[Modeling code records]
· · · · ·

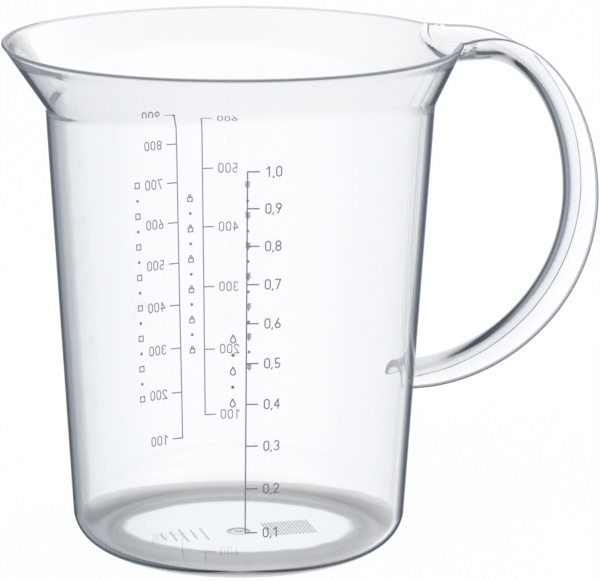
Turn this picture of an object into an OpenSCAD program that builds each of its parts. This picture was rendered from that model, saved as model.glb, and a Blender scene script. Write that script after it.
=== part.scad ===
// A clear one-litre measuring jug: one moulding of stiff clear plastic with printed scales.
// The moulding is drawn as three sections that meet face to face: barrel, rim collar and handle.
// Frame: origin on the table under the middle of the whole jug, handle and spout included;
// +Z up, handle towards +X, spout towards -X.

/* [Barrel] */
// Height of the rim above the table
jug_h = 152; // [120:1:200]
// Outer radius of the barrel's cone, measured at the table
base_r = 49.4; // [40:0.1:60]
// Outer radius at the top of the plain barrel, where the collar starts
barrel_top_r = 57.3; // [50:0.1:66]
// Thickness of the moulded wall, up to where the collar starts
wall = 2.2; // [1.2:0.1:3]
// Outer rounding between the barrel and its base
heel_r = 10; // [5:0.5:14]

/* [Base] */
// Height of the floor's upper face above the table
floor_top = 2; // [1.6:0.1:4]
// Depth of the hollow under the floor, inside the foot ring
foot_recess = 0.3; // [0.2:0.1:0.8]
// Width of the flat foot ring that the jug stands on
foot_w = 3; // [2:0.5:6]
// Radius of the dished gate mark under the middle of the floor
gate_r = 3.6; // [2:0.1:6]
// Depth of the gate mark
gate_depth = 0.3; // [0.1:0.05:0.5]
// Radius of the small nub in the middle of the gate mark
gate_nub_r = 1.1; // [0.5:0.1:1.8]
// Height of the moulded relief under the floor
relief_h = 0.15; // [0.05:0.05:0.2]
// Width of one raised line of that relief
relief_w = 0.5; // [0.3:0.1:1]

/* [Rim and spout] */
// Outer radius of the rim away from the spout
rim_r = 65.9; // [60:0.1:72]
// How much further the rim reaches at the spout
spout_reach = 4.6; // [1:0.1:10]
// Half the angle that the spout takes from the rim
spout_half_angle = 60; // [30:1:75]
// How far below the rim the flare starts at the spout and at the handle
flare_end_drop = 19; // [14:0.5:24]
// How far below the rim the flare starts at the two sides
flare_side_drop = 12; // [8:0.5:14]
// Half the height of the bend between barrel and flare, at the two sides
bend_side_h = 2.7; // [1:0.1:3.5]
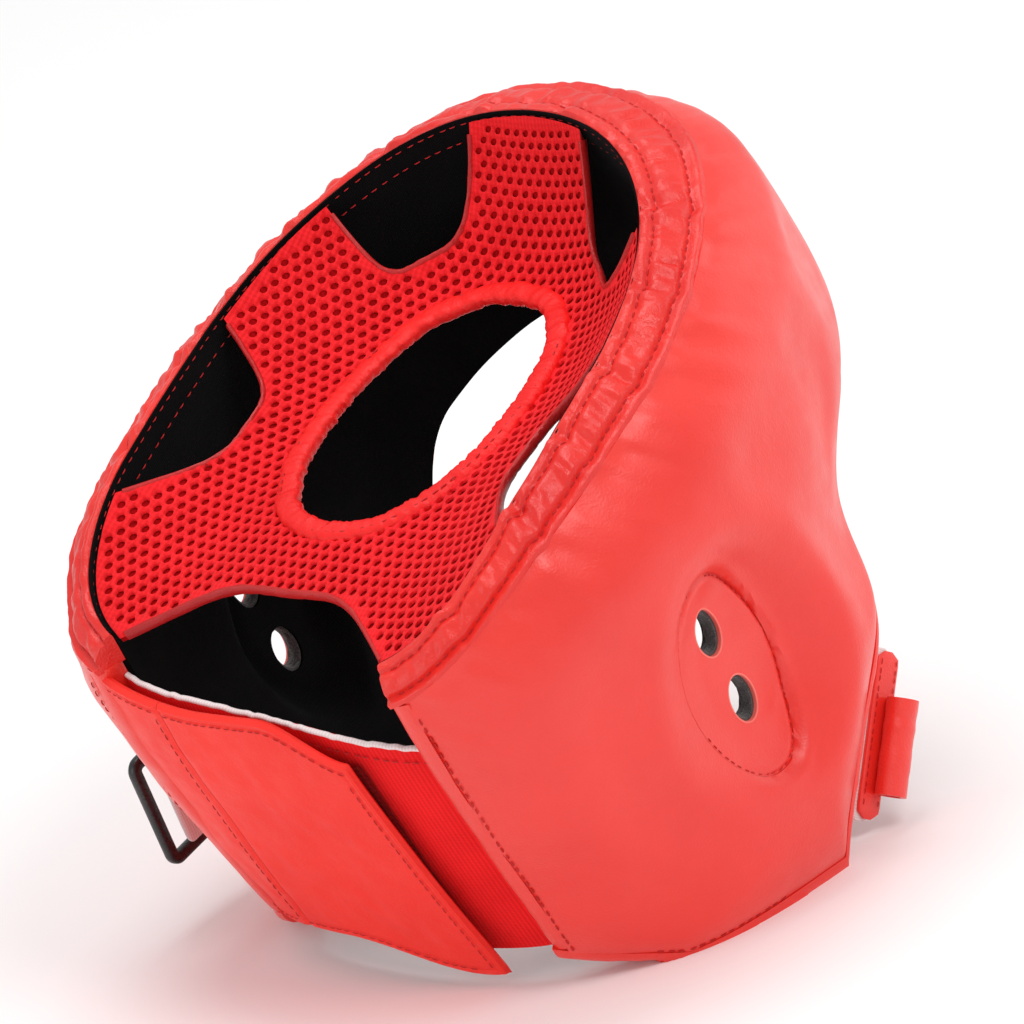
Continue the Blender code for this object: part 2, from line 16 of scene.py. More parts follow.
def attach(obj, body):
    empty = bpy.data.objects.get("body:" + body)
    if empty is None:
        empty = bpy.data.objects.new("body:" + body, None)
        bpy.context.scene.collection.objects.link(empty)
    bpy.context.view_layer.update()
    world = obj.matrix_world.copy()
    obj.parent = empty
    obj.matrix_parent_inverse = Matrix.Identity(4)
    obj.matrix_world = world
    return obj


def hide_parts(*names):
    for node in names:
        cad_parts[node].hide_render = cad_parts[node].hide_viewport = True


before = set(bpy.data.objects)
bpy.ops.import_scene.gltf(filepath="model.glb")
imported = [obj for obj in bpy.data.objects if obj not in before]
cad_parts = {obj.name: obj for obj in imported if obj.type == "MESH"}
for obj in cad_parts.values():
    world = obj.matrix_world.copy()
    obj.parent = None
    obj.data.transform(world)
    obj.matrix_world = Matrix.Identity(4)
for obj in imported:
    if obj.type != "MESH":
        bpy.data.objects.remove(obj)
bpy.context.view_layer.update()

· · · · ·

- _What to do_:
All of the records must be repeated exactly.

- _Exercise answer_:
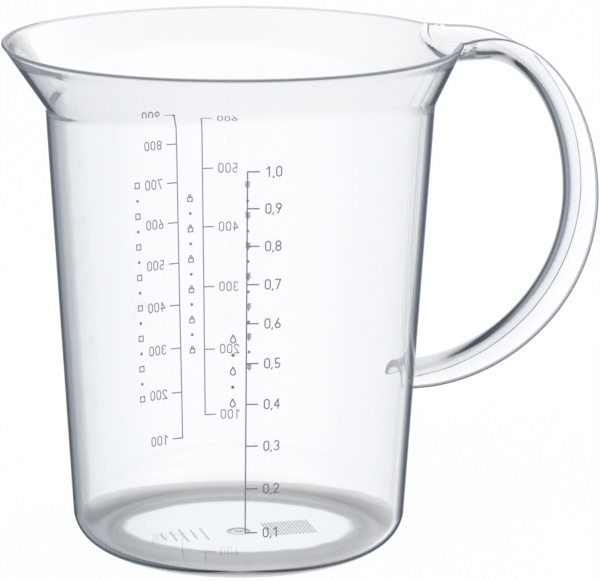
Turn this picture of an object into an OpenSCAD program that builds each of its parts. This picture was rendered from that model, saved as model.glb, and a Blender scene script. Write that script after it.
=== part.scad ===
// A clear one-litre measuring jug: one moulding of stiff clear plastic with printed scales.
// The moulding is drawn as three sections that meet face to face: barrel, rim collar and handle.
// Frame: origin on the table under the middle of the whole jug, handle and spout included;
// +Z up, handle towards +X, spout towards -X.

/* [Barrel] */
// Height of the rim above the table
jug_h = 152; // [120:1:200]
// Outer radius of the barrel's cone, measured at the table
base_r = 49.4; // [40:0.1:60]
// Outer radius at the top of the plain barrel, where the collar starts
barrel_top_r = 57.3; // [50:0.1:66]
// Thickness of the moulded wall, up to where the collar starts
wall = 2.2; // [1.2:0.1:3]
// Outer rounding between the barrel and its base
heel_r = 10; // [5:0.5:14]

/* [Base] */
// Height of the floor's upper face above the table
floor_top = 2; // [1.6:0.1:4]
// Depth of the hollow under the floor, inside the foot ring
foot_recess = 0.3; // [0.2:0.1:0.8]
// Width of the flat foot ring that the jug stands on
foot_w = 3; // [2:0.5:6]
// Radius of the dished gate mark under the middle of the floor
gate_r = 3.6; // [2:0.1:6]
// Depth of the gate mark
gate_depth = 0.3; // [0.1:0.05:0.5]
// Radius of the small nub in the middle of the gate mark
gate_nub_r = 1.1; // [0.5:0.1:1.8]
// Height of the moulded relief under the floor
relief_h = 0.15; // [0.05:0.05:0.2]
// Width of one raised line of that relief
relief_w = 0.5; // [0.3:0.1:1]

/* [Rim and spout] */
// Outer radius of the rim away from the spout
rim_r = 65.9; // [60:0.1:72]
// How much further the rim reaches at the spout
spout_reach = 4.6; // [1:0.1:10]
// Half the angle that the spout takes from the rim
spout_half_angle = 60; // [30:1:75]
// How far below the rim the flare starts at the spout and at the handle
flare_end_drop = 19; // [14:0.5:24]
// How far below the rim the flare starts at the two sides
flare_side_drop = 12; // [8:0.5:14]
// Half the height of the bend between barrel and flare, at the two sides
bend_side_h = 2.7; // [1:0.1:3.5]
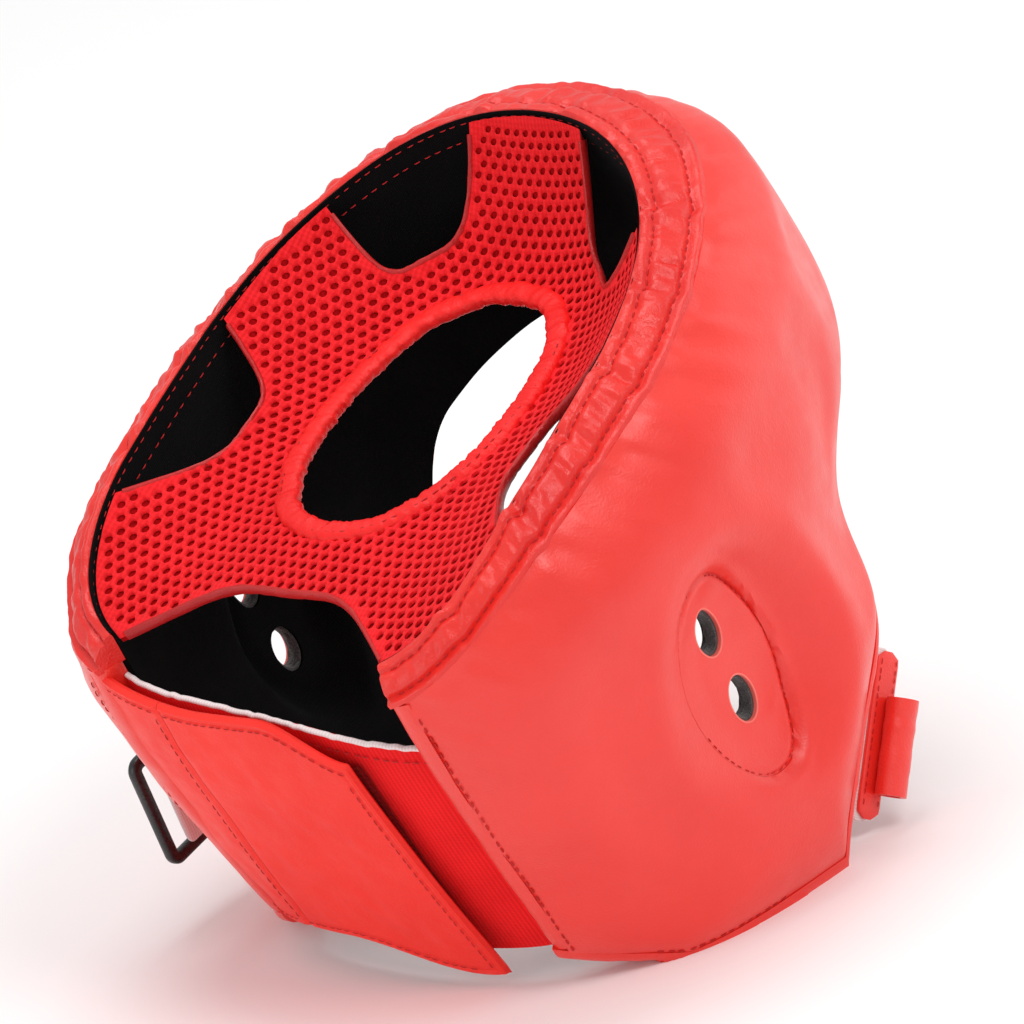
Continue the Blender code for this object: part 2, from line 16 of scene.py. More parts follow.
def attach(obj, body):
    empty = bpy.data.objects.get("body:" + body)
    if empty is None:
        empty = bpy.data.objects.new("body:" + body, None)
        bpy.context.scene.collection.objects.link(empty)
    bpy.context.view_layer.update()
    world = obj.matrix_world.copy()
    obj.parent = empty
    obj.matrix_parent_inverse = Matrix.Identity(4)
    obj.matrix_world = world
    return obj


def hide_parts(*names):
    for node in names:
        cad_parts[node].hide_render = cad_parts[node].hide_viewport = True


before = set(bpy.data.objects)
bpy.ops.import_scene.gltf(filepath="model.glb")
imported = [obj for obj in bpy.data.objects if obj not in before]
cad_parts = {obj.name: obj for obj in imported if obj.type == "MESH"}
for obj in cad_parts.values():
    world = obj.matrix_world.copy()
    obj.parent = None
    obj.data.transform(world)
    obj.matrix_world = Matrix.Identity(4)
for obj in imported:
    if obj.type != "MESH":
        bpy.data.objects.remove(obj)
bpy.context.view_layer.update()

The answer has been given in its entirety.